WFCCA's Kathleen Hill said the committee's stance is a "good, solid, public-safety policy." Said member Ted Troscianecki: "I'm thinking of young people gassing up — and 'gassing' up — and I think it should be made inconvenient."

However, calling herself a teetotaler, Carol Hawn said, "My concern is that it's not enforceable. It's not county-required, and we've just been fortunate that the developers have complied with [our policy]." Land-Use Chairman Jim Katcham said he doesn't drink, either, so he has no vested interest in this matter.

Still, he said, "There are laws against underage drinking, and against drinking and driving. And [our policy] strikes me as being unfair to business owners and puts them at a disadvantage. I don't think it's right, and I wouldn't support it."
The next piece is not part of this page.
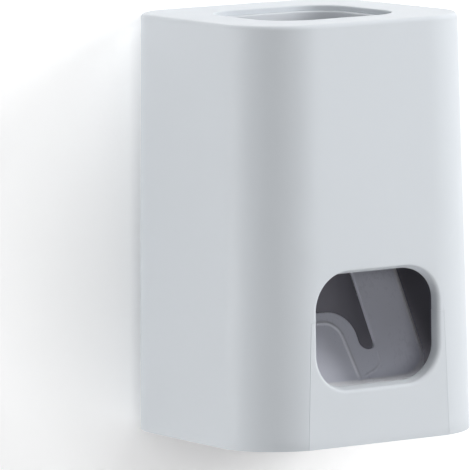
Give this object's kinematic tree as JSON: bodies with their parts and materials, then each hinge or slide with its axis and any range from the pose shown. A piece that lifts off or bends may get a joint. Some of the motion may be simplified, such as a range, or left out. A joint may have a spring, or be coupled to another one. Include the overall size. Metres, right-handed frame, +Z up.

Sully District Planning Commissioner Ron Koch noted that gas stations require special-exception permits, so the WFCCA can place conditions on them. And, he said, "They can't go to court and override them. I think it's a good policy. I don't think it's a good picture for a person to buy gas and come out with a six-pack. I feel strongly that gas stations shouldn't sell alcohol."

AT-LARGE Planning Commissioner Jim Hart said county officials usually consider the impact special-exception uses could have on "something more subdued" that's nearby. "The introduction of alcohol sales brings with it certain other impacts and could cause more loitering and people crossing busy streets [on foot] after buying alcohol."

WFCCA's Judy Heisinger wondered if the committee could "really legislate this with our unwritten policy." Replied member Chris Terpak-Malm: "I think we can. People can buy alcohol somewhere else. I've been hit by a drunk driver, and my brother-in-law was hit by a drunk driver. I really don't think alcohol and driving go together. We just want to prevent drinking and driving."

"Convenience stores are for impulse buyers," added WFCCA's Russ Wanek. "We don't want the thing they grab to be booze. It's just common sense." Local resident Frank Ojeda noted that the WFCCA only makes recommendations; the county makes policy. And he urged it to continue recommending "against the combination" of gas stations and alcohol.